Simone Arianne Biles, 14 Mart 1997'de Columbus, Ohio'da dört kardeşin üçüncüsü olarak doğuyor. Baba ortada yok, uyuşturucu ve alkol bağımlısı annelerinin de çocuk bakacak takati olmayınca Biles kardeşler koruyucu aile evlerinin birinden diğerine sürükleniyor. 2000 yılında Biles'ın dedesi Ron ve ikinci karısı Nellie'nin çocukları yanlarına almalarıyla hikâye mutlu sona kavuşuyor. Çok geçmeden dede ve üvey anneannelerine "anne ve baba" demeye başlıyor çocuklar. Kapıdan girdiği an hissettikleri sorulduğunda, "Yeni bir aileydi ama aileydi" diyor Biles. 2003'te Ron ve Nellie, Simone ve küçük kardeşini; Ron'ın kız kardeşi de abi ve ablalarını resmen evlat ediniyor.
Bugün biyolojik annesiyle özel günler dışında pek konuşmayan Biles, "Anne ve babam var. Ailem ve arkadaşlarım var. Hayatımda biyolojik annemin doldurması gereken bir boşluk yok" diyor. Oysa hayat öyküsü anlatılırken o 'acıklı' retorik ısıtılıp ısıtılıp önüne geliyor hep: "Terk edilmiş evlatlık siyah kızın başarısı" başlıkları, üstüne vazifeymiş gibi "Onlar ebeveyni değiller" diye tweet atan spor yorumcuları… Yerçekimi.

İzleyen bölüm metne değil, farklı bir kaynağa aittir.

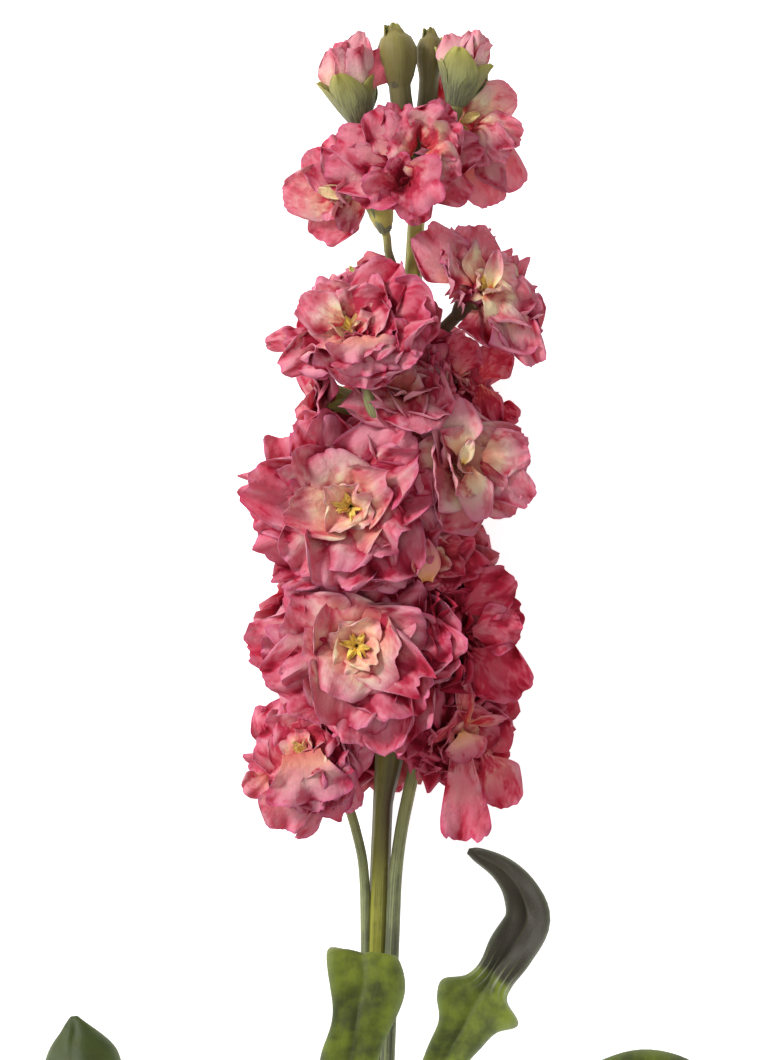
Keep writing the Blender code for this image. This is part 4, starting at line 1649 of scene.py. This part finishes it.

Jimnastik denen şeyle ilk karşılaştığında altı yaşında Biles. İçeride klima var diye ana sınıfı öğretmenlerinin götürdüğü spor salonundan elinde "Ailene ver" dedikleri bir el ilanıyla çıkıyor. İlk kez gördüğü jimnastikçi çocukları taklit ederken taklalar atan, dönüşler yapan bu kız, çok değil altı yıl sonra milli takım kampına çağrılıyor. Sonradan ismini çok duyacağımız o meşum kamp burası; Teksas, Karolyi Çiftliği. 2001-2018 arası Amerikan Jimnastik Milli Takımı'nın resmi idman kampı olan çiftlik adını efsane jimnastikçi Nadia Comaneci'yi de yetiştiren Rumen antrenörler Bela Karolyi ve Marta Karolyi'den alıyor. Ailelerin içeri alınmadığı, henüz çocuk yaştaki atletlerin dövüldüğü, zaman zaman su ve yemek dahi verilmediği bu kamp ve Karolyi'ler ABD'yi jimnastikte zirveye çıkaran sebepler olarak görülüyorlar. Biles gibi yüzlerce çocuk ve genç atlet bu çiftlikte cinsel tacize uğruyor. "Nefret ettim" diyor Biles kampa ilk gidişi sorulduğunda, "bir daha gitmek istemedim." Ve 2018'de Karolyi kampını kapattıran kişi oluyor.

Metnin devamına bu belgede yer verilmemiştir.